The story also touches on her relationship with Saltburn actor Barry Keoghan. While Carpenter was cagey about details, she did reveal that the actor was totally into the Basic Instinct-inspired video treatment for her Billboard Hot 100 No. 1 hit “Please Please Please,” which features lyrics about a troublesome thespian boyfriend. “He loved the song. He’s obsessed with the lyrics, and I’m so grateful for that,” she says of the track on which she famously warns: “Heartbreak is one thing/ My ego’s another/ I beg you don’t embarrass me mother f–ker.”
She adds, “I don’t want to sound biased, but I think he’s one of the best actors of this generation. So getting to see him on the screen with my song as the soundtrack made the video better and all the more special.”
The video is, of course, part of the wind-up to Carpenter’s anticipated upcoming sixth studio album, Short n’ Sweet (August 23), which she refers to as the “hot older sister” of 2022’s Emails I Can’t Send. “It’s my second ‘big girl’ album; it’s a companion but it’s not the same.
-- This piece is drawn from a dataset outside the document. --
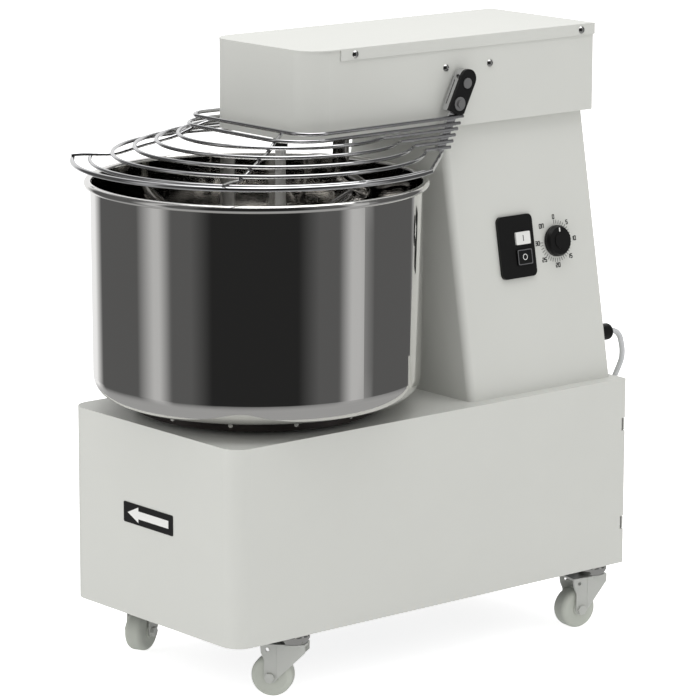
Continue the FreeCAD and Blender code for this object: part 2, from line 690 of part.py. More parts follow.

When it comes to having full creative control and being a full-fledged adult, I would consider this a sophomore album,” she says of the earlier collection that featured the singles “Vicious,” “Nonsense” and “Fast Times.”
And, despite “Espresso” climbing all the way up to No. 3 on the Hot 100 and its weirdly alluring hook (“That’s that me, espresso”) becoming a ubiquitous meme this summer, Carpenter reveals that she was “completely alone” in wanted to release it as the first single. “Not so much from my immediate team. But when it came to ‘the powers above,’” she says in air quotes about unnamed naysayers who didn’t get it, “there was a lot of questioning behind whether it made sense. But they trusted me in the end, and I was happy that I believed in myself at that moment.”